I shut down the PDC and removed and installed new drives. (This way if something went wrong, switching cack to the NT 4.0 is much much easier). Installed Windows 2000 Server and set up the new domain and all the software and settings I needed including DNS and Service Packs. Then I installed the Active Directory Connector and Exchange 2000 and Service Pack 3 for Exchange. Meantime the Exchange 5.5 server was still running so I started the migration from the 5.5 to the new 2000. I had over 110,000 items to transfer and figured it would take approximately 6 hours to complete. So I went home and go some sleep.
Next morning I came in and found that the migration had stopped because I ran out of disk space. For some reason I made an 8 Gig partition instead of the required 80 Gig I planned on. So I scrapped it and started again. Oh ya, if the migration fails, and you run it again, it will duplicate all the messages calendar and contacts that were successfully migrated up until the error... Be sure to not let that happen, I'm still deleting duplicates.
Once I got the system all transfered, I also moved the MS-SQL 7 db to the MS-SQL 2000 db. This was alot smoother.
The nice thiong about the migration wizard is it will create an account on the new domain for every user that has a mailbox. Very Nice!.

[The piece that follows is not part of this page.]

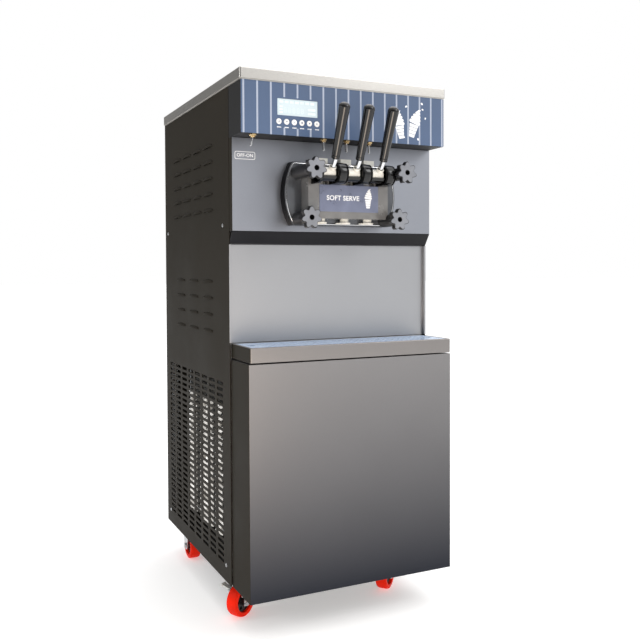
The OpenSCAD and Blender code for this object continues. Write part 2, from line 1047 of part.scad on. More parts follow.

Downed the NT 4.0 BDC and replaced the drives with my last 2 new drives and set up Windows 2000 service packs IIS and evrything I needed. Removed the drives from the other 2000 server and replaced the original NT 4.0 PDC drives and copied all the user data back over. Setup all the groups and permissions, shares.
This is a big job and shouldn't be jumped into. I did this migration this way so that I didn't loose any of the original data and could step back if things were going bad.
I suggest setting up a test network and install 2000 server a couple times and migrate data over to it from exchange a couple times before you actually go fo it.
I ended up working 127 hours in 8 days... brutally exhausted. Vacation will be nice.
Sounds like creating a new domain is a bunch of headaches. Would have been much smoother if you were just keeping the existing domain and doing an upgrade. Thank goodness I won't have to go through your nightmare :} as we will be just upgrading our existing domain.
zoeythecat,
I wanted to keep the existing domain but it was only 3 letters and it wasn't a .com domain name... so Win2K forced me to change it so I used our internet domain name... when the network was originally set up the organization didn't have a internet domain name.
Just a note in general, your 2000 internal domain name does not HAVE to be the internet one, it is even more complex if you make it the same.
mydomain.lan or mydomain.local are far easier setups.
Hi,
I have plan to help my friend to migrate from nt4/ex5.5 to W2k/ex2000 (different domain)also. Is it easier to create trust relationship between two domain and then shutdown the PDC?
How about the exchange account? Do users still have access to their email accounts when we change domain name from internal domain name to external?